(From left) David Bebarfald, Jes Sorensen, Bryan Barkla and Caleb Rowe admire the bell that is moving from St Barnabas' Church to the Westmere Presbyterian Memorial Church. Photo/ Bevan Conley
The bell which once rang out in Gonville to warn of fire in the city is on the move.
The Westmere Presbyterian Memorial Church has a wooden bell and calls people to service electronically every Sunday, Minister David Bebarfald said. The 1924 church that has been extensively strengthened and refurbishedneeded something better.
"We were scouring the place for a proper metal bell," he said.
He heard about one through Whanganui Anglican Parish administrator Annette Dalman. She said the bell from St Barnabas Church on Durie Hill might be available now that the church is demolished. Bebarfald thought that sounded great.
Anglican parishioners voted unanimously to gift the bell at their annual general meeting, Whanganui Vicar Caleb Rowe said. The parish is in a amalgamation process, figuring out where it wants to grow and invest, and is discovering that it has some surplus.
The Westmere congregation is quite excited about the new bell, Bebarfald said. It's being stored at Hugh Reid's property until a new tower can be built to house it.
Bebarfald would like the new tower to honour the ministry of the Reverend Michael Jackson-Campbell, who served in the Royal Navy in World War II and then became a faithful minister of the church.
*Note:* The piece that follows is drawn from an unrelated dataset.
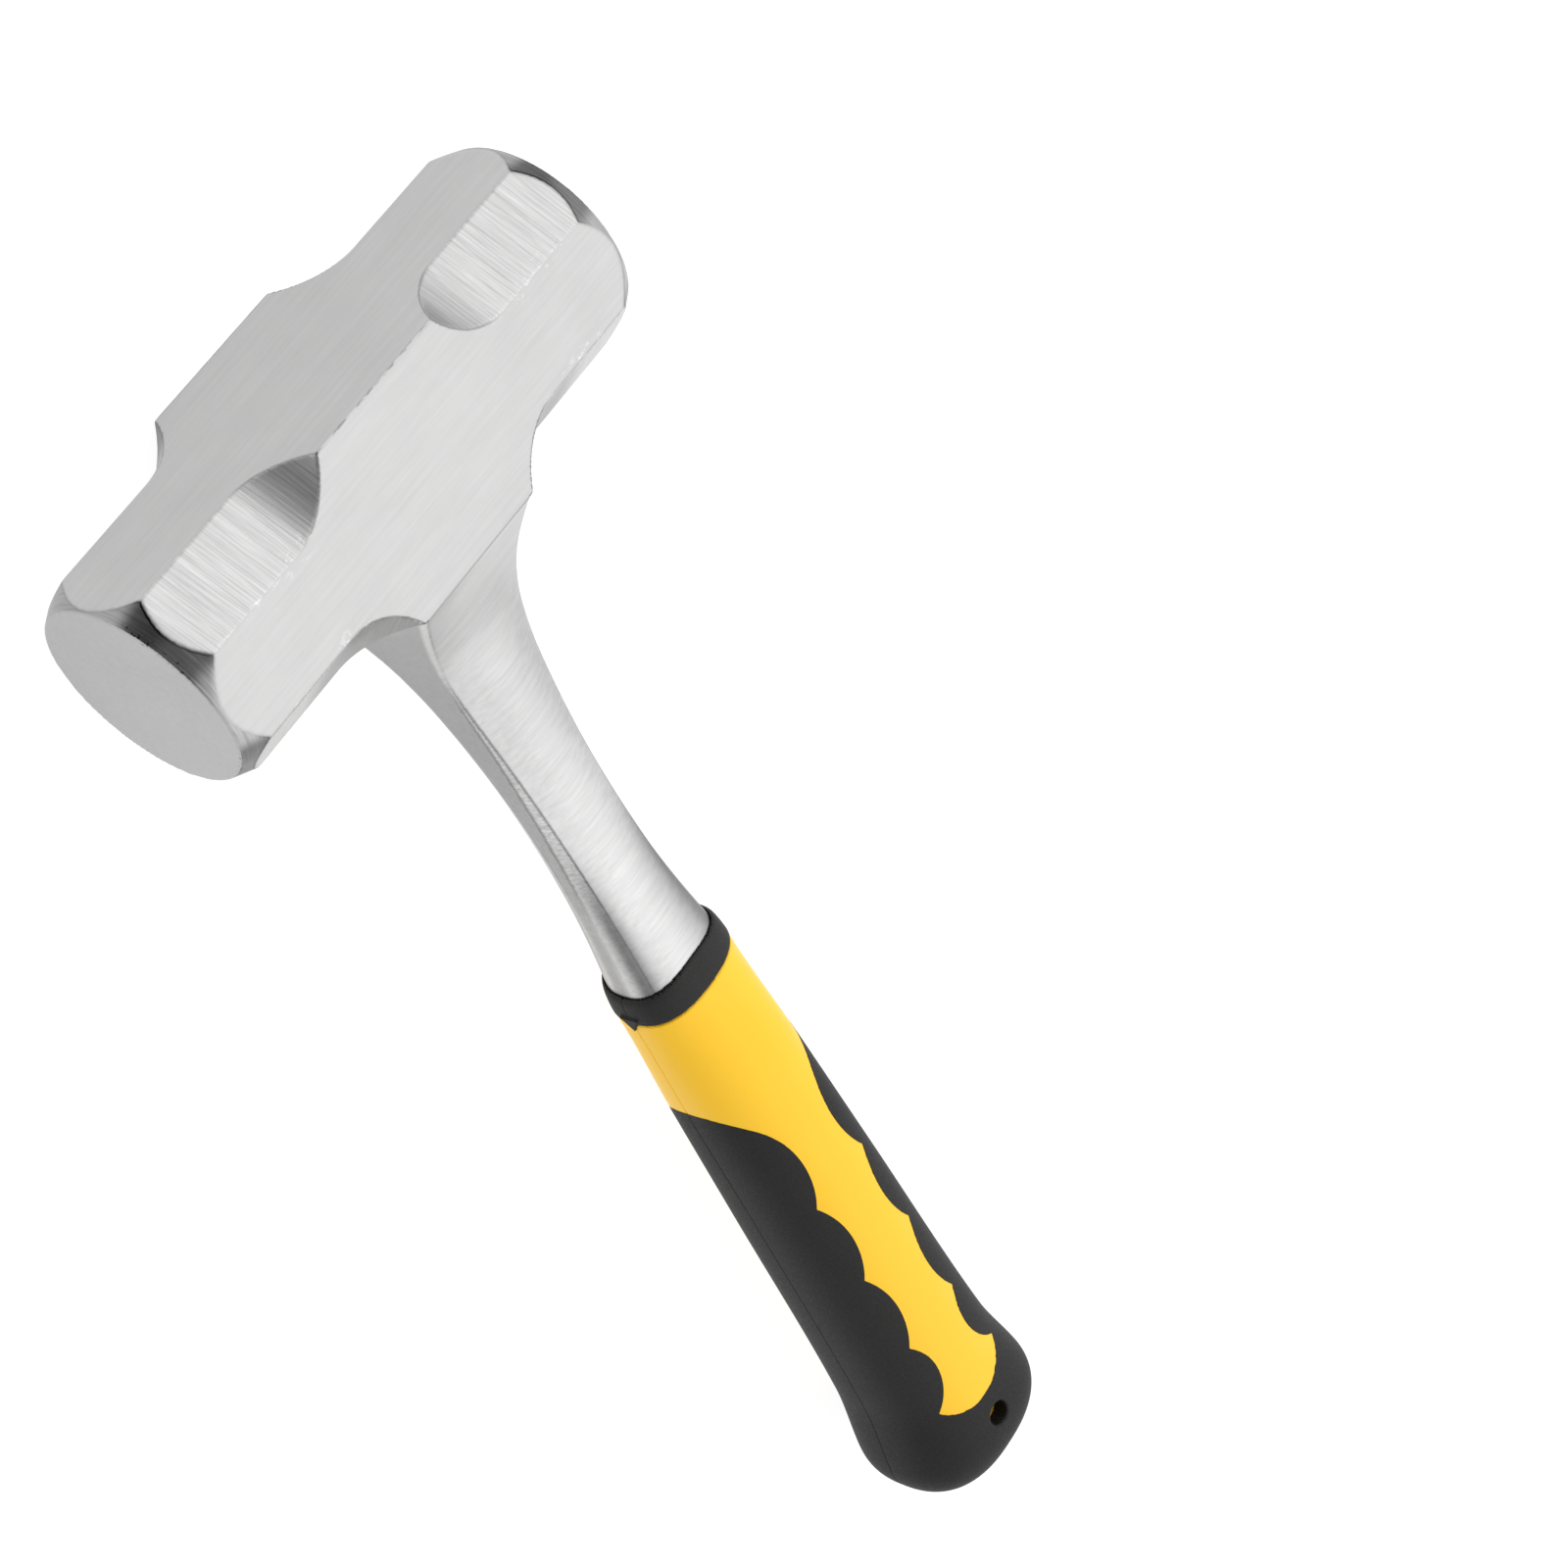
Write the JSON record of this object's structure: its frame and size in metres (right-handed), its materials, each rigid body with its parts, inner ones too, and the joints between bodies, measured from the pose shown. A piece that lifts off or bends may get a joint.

The former St Barnabas Church on Durie Hill is now "rubble", the Anglican parishioner in charge of options for the property, Kevin Gaskin, said. The land will become three house sections.
Demolition contractors lowered its bell down on a rope and the church did not want to turn it into scrap metal.
The bell was forged in Dunedin, at the A & T Burt foundry, and its Whanganui story goes back further than its time on Durie Hill.
Before there were telephones Whanganui firefighters were alerted to fires by bells, with one in each ward of the city. The St Barnabas bell once hung at Gonville Fire Station, Whanganui Fire & Emergency historian Bryan Barkla said.
It was one of several that told volunteers, through the pattern of its rings, where a fire was located. It's one of only two of those original bells left in town. The other was the main fire station's bell, and still hangs in the fire watch tower above Cooks Gardens.
Caleb and Billy Rowe are the new co-vicars for the Whanganui Anglican Parish. They arrived two and a half years ago, and have been curates/"apprentices" to Archdeacon Stuart Goodin since January 2018.
Billy Rowe, nee Gerritsen, grew up in Whanganui where her father was a chaplain at Wanganui Collegiate School. Caleb Rowe is from England. The two will be formally installed as vicars in the next few weeks.
Goodin left Whanganui for St Peter's Anglican Church in Palmerston North in May, and is now also Bishop's Chaplain for the region.